▶ **WHAT YOU NEED TO DO**
Print the data exactly, leaving nothing out.

▶ **AVAILABLE DATA**
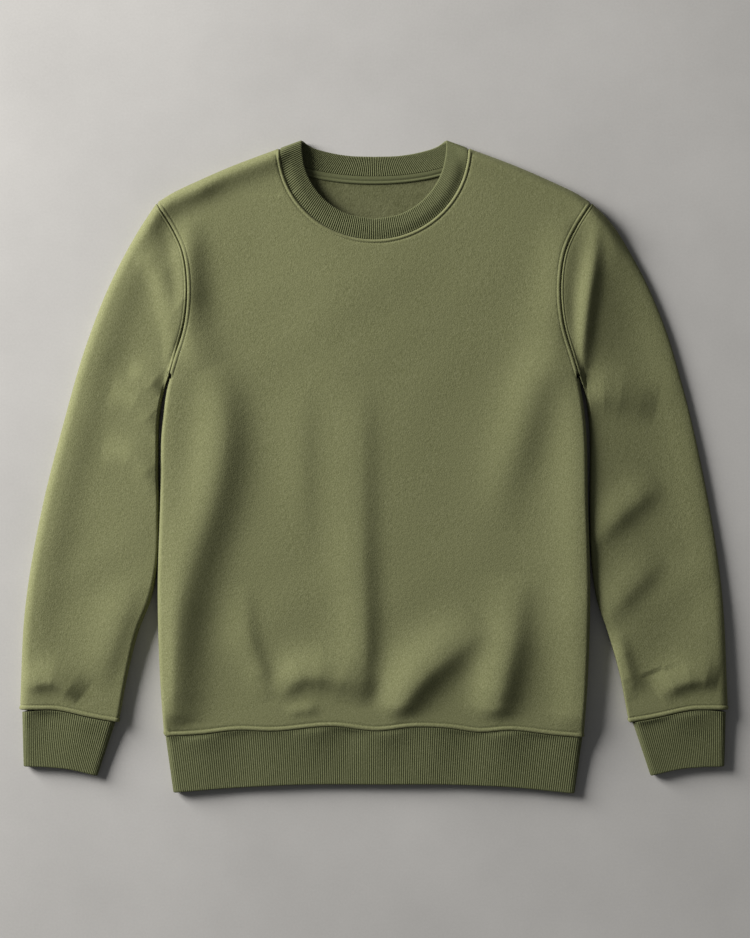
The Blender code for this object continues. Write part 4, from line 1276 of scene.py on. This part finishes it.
class SWEATSHIRT_OT_stage(bpy.types.Operator):
    """Set up the floor, the soft lights and the camera"""
    bl_idname = "sweatshirt.stage"
    bl_label = "Floor, lights and camera"

    def execute(self, context):
        studio = context.scene.sweatshirt_studio
        scene = context.scene
        low, high = CAD_BOX
        centre = Vector(((low.x + high.x) / 2, (low.y + high.y) / 2, 0.0))

        bpy.ops.mesh.primitive_circle_add(vertices=96, radius=14.0, fill_type="NGON")
        floor = context.object
        floor.name = "floor"
        floor.data.materials.append(floor_material(studio.floor_colour))

        key_data = bpy.data.lights.new("key softbox", "AREA")
        key_data.shape = "SQUARE"
        key_data.size = studio.key_size
        key_data.energy = studio.key_power
        key_data.color = (1.0, 0.985, 0.96)
        key = bpy.data.objects.new("key softbox", key_data)
        level = math.cos(studio.key_elevation)
        direction = Vector((level * math.cos(studio.key_azimuth), level * math.sin(studio.key_azimuth),
                            math.sin(studio.key_elevation)))
        key.location = centre + direction * studio.key_distance
        key.rotation_euler = direction.to_track_quat("Z", "Y").to_euler()
        scene.collection.objects.link(key)

        world = bpy.data.worlds.new("studio")
        world.use_nodes = True
        tree = world.node_tree
        background = tree.nodes["Background"]
        background.inputs["Color"].default_value = (0.96, 0.98, 1.0, 1.0)
        background.inputs["Strength"].default_value = studio.fill_strength
        seen = tree.nodes.new("ShaderNodeBackground")
        seen.inputs["Color"].default_value = (0.50, 0.50, 0.49, 1.0)
        path = tree.nodes.new("ShaderNodeLightPath")
        choice = tree.nodes.new("ShaderNodeMixShader")
        tree.links.new(path.outputs["Is Camera Ray"], choice.inputs["Fac"])
        tree.links.new(background.outputs["Background"], choice.inputs[1])
        tree.links.new(seen.outputs["Background"], choice.inputs[2])
        tree.links.new(choice.outputs["Shader"], tree.nodes["World Output"].inputs["Surface"])
        scene.world = world

        camera_data = bpy.data.cameras.new("camera")
        camera_data.sensor_width = 36.0
        camera_data.lens = camera_data.sensor_width * studio.camera_height / studio.view_height
        camera = bpy.data.objects.new("camera", camera_data)
        camera.location = (0.0011, -0.0016, studio.camera_height)
        scene.collection.objects.link(camera)
        scene.camera = camera
        scene.view_settings.view_transform = "Standard"
        return {"FINISHED"}


class SWEATSHIRT_PT_panel(bpy.types.Panel):
    """Lists the steps in the sidebar"""
    bl_idname = "SWEATSHIRT_PT_panel"
    bl_label = "Crewneck Sweatshirt"
    bl_space_type = "VIEW_3D"
    bl_region_type = "UI"
    bl_category = "Sweatshirt"

    def draw(self, context):
        layout = self.layout
        for operator in STEPS:
            layout.operator(operator.bl_idname)
        for group in (context.scene.sweatshirt, context.scene.sweatshirt_studio):
            box = layout.box()
            for name in group.bl_rna.properties.keys():
                if name not in ("rna_type", "name"):
                    box.prop(group, name)


STEPS = (SWEATSHIRT_OT_body, SWEATSHIRT_OT_sleeves, SWEATSHIRT_OT_cuffs, SWEATSHIRT_OT_hem,
         SWEATSHIRT_OT_neck, SWEATSHIRT_OT_stage)
CLASSES = (SweatshirtSettings, StudioSettings) + STEPS + (SWEATSHIRT_PT_panel,)


def register():
    for item in CLASSES:
        bpy.utils.register_class(item)
    bpy.types.Scene.sweatshirt = bpy.props.PointerProperty(type=SweatshirtSettings)
    bpy.types.Scene.sweatshirt_studio = bpy.props.PointerProperty(type=StudioSettings)


def unregister():
    del bpy.types.Scene.sweatshirt_studio
    del bpy.types.Scene.sweatshirt
    for item in reversed(CLASSES):
        bpy.utils.unregister_class(item)


def main():
    register()
    bpy.ops.sweatshirt.body()
    bpy.ops.sweatshirt.sleeves()
    bpy.ops.sweatshirt.cuffs()
    bpy.ops.sweatshirt.hem()
    bpy.ops.sweatshirt.neck()
    bpy.ops.sweatshirt.stage()


if __name__ == "__main__":
    main()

▶ **RESULT FOR THIS TASK**
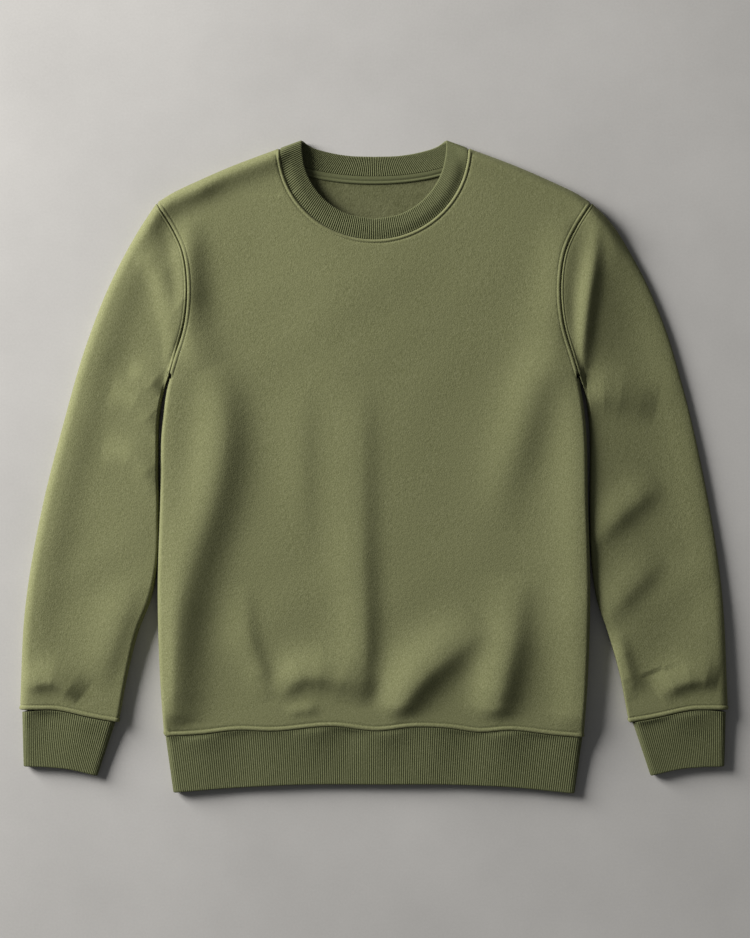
The Blender code for this object continues. Write part 4, from line 1276 of scene.py on. This part finishes it.
class SWEATSHIRT_OT_stage(bpy.types.Operator):
    """Set up the floor, the soft lights and the camera"""
    bl_idname = "sweatshirt.stage"
    bl_label = "Floor, lights and camera"

    def execute(self, context):
        studio = context.scene.sweatshirt_studio
        scene = context.scene
        low, high = CAD_BOX
        centre = Vector(((low.x + high.x) / 2, (low.y + high.y) / 2, 0.0))

        bpy.ops.mesh.primitive_circle_add(vertices=96, radius=14.0, fill_type="NGON")
        floor = context.object
        floor.name = "floor"
        floor.data.materials.append(floor_material(studio.floor_colour))

        key_data = bpy.data.lights.new("key softbox", "AREA")
        key_data.shape = "SQUARE"
        key_data.size = studio.key_size
        key_data.energy = studio.key_power
        key_data.color = (1.0, 0.985, 0.96)
        key = bpy.data.objects.new("key softbox", key_data)
        level = math.cos(studio.key_elevation)
        direction = Vector((level * math.cos(studio.key_azimuth), level * math.sin(studio.key_azimuth),
                            math.sin(studio.key_elevation)))
        key.location = centre + direction * studio.key_distance
        key.rotation_euler = direction.to_track_quat("Z", "Y").to_euler()
        scene.collection.objects.link(key)

        world = bpy.data.worlds.new("studio")
        world.use_nodes = True
        tree = world.node_tree
        background = tree.nodes["Background"]
        background.inputs["Color"].default_value = (0.96, 0.98, 1.0, 1.0)
        background.inputs["Strength"].default_value = studio.fill_strength
        seen = tree.nodes.new("ShaderNodeBackground")
        seen.inputs["Color"].default_value = (0.50, 0.50, 0.49, 1.0)
        path = tree.nodes.new("ShaderNodeLightPath")
        choice = tree.nodes.new("ShaderNodeMixShader")
        tree.links.new(path.outputs["Is Camera Ray"], choice.inputs["Fac"])
        tree.links.new(background.outputs["Background"], choice.inputs[1])
        tree.links.new(seen.outputs["Background"], choice.inputs[2])
        tree.links.new(choice.outputs["Shader"], tree.nodes["World Output"].inputs["Surface"])
        scene.world = world

        camera_data = bpy.data.cameras.new("camera")
        camera_data.sensor_width = 36.0
        camera_data.lens = camera_data.sensor_width * studio.camera_height / studio.view_height
        camera = bpy.data.objects.new("camera", camera_data)
        camera.location = (0.0011, -0.0016, studio.camera_height)
        scene.collection.objects.link(camera)
        scene.camera = camera
        scene.view_settings.view_transform = "Standard"
        return {"FINISHED"}


class SWEATSHIRT_PT_panel(bpy.types.Panel):
    """Lists the steps in the sidebar"""
    bl_idname = "SWEATSHIRT_PT_panel"
    bl_label = "Crewneck Sweatshirt"
    bl_space_type = "VIEW_3D"
    bl_region_type = "UI"
    bl_category = "Sweatshirt"

    def draw(self, context):
        layout = self.layout
        for operator in STEPS:
            layout.operator(operator.bl_idname)
        for group in (context.scene.sweatshirt, context.scene.sweatshirt_studio):
            box = layout.box()
            for name in group.bl_rna.properties.keys():
                if name not in ("rna_type", "name"):
                    box.prop(group, name)


STEPS = (SWEATSHIRT_OT_body, SWEATSHIRT_OT_sleeves, SWEATSHIRT_OT_cuffs, SWEATSHIRT_OT_hem,
         SWEATSHIRT_OT_neck, SWEATSHIRT_OT_stage)
CLASSES = (SweatshirtSettings, StudioSettings) + STEPS + (SWEATSHIRT_PT_panel,)


def register():
    for item in CLASSES:
        bpy.utils.register_class(item)
    bpy.types.Scene.sweatshirt = bpy.props.PointerProperty(type=SweatshirtSettings)
    bpy.types.Scene.sweatshirt_studio = bpy.props.PointerProperty(type=StudioSettings)


def unregister():
    del bpy.types.Scene.sweatshirt_studio
    del bpy.types.Scene.sweatshirt
    for item in reversed(CLASSES):
        bpy.utils.unregister_class(item)


def main():
    register()
    bpy.ops.sweatshirt.body()
    bpy.ops.sweatshirt.sleeves()
    bpy.ops.sweatshirt.cuffs()
    bpy.ops.sweatshirt.hem()
    bpy.ops.sweatshirt.neck()
    bpy.ops.sweatshirt.stage()


if __name__ == "__main__":
    main()